C’est presque à regret qu’on quitte les lieux, non sans un dernier regard à l’immense grue sur barge dont le nom est Clark Ádam. Tiens tiens, l’un des Clark architecte du pont Széchenyi. Leur descendance ne disait-elle pas qu’il faut connaître le passé pour bâtir le futur ? Voilà qui en est encore un exemple.
Outre les bonnes blagues de chantier, y aurait-il quelque autre secret à ajouter ? Ah oui, que le pont s’appellera MEGYERI híd en lieu et place de l’actuel M0 autó út északi Duna-híd, le pont du Nord pour être bref. Et il sera blanc. Côté chiffres, la valeur totale du marché s’élève, hors taxes, à 61 900 000 000 huf. Pour ceux qui auraient d’autres questions, un centre d’informations a été ouvert juste à côté, au bout de la Váci út, direction Dunakeszi; au beau milieu des terrains où reposent toujours les abris antiatomiques du temps de la guerre froide. (Du lundi au vendredi de 9h à 16h et le samedi jusqu’à 14h.) Et pour les lecteurs désireux d’en découdre avec les ponts, le philosophe Michel Serres a sorti ce très beau livre L’art des ponts, homo pontifex aux éditions du Pommier.

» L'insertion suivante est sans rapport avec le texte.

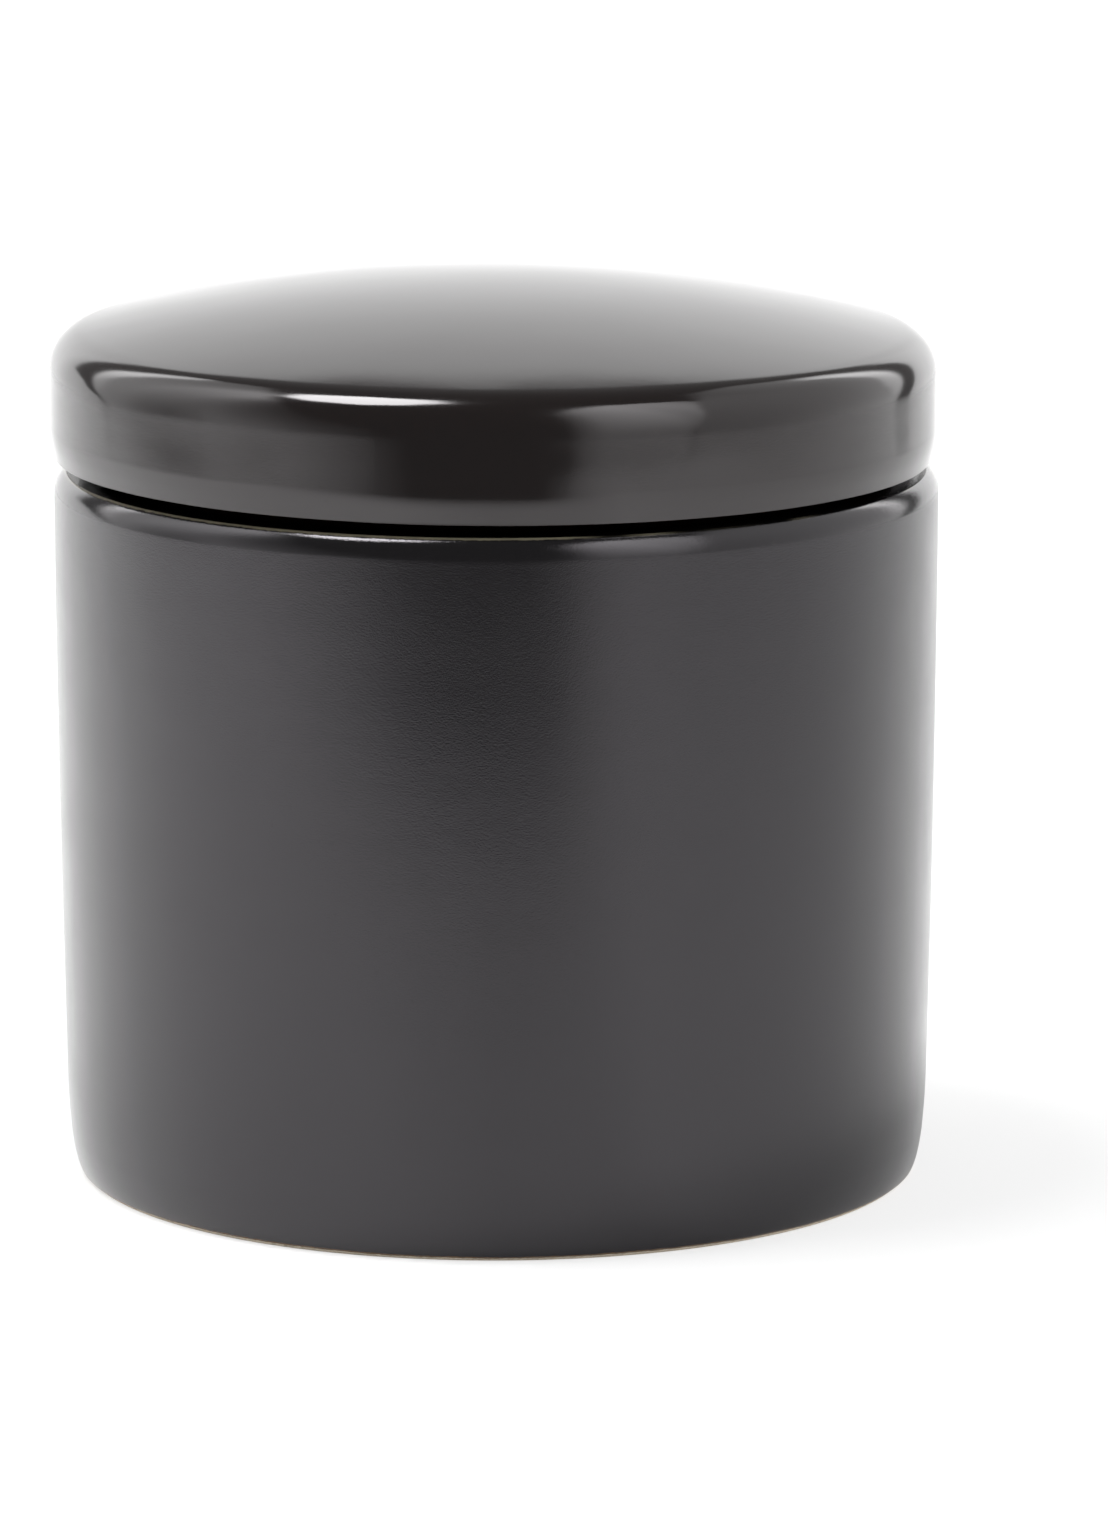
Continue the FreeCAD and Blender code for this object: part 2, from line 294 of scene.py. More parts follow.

Il déclare sa flamme aux ponts et nous entraîne sur leurs tabliers, qu’ils soient de chair ou de métal, de pierre ou de paroles. Une ode virevoltante, profonde et aérienne. La poésie est partout et bien évidemment sur les ponts.
Et justement, aux autochtones qui s’inquiètent toujours de savoir si l’on préfère Buda ou Pest, être sur un pont est assurément une bonne répartie. Fin 2008, le pont Megyeri sera une huitième réponse. En attendant, je suivrai avec bienveillance son évolution, au loin depuis mon balcon d’où j’aperçois par temps clair le pilier escaladé. Je pense à ce baiser déposé tout en haut, sur ce béton étonnamment doux, contre un boulon souvenir ramené dans la poche.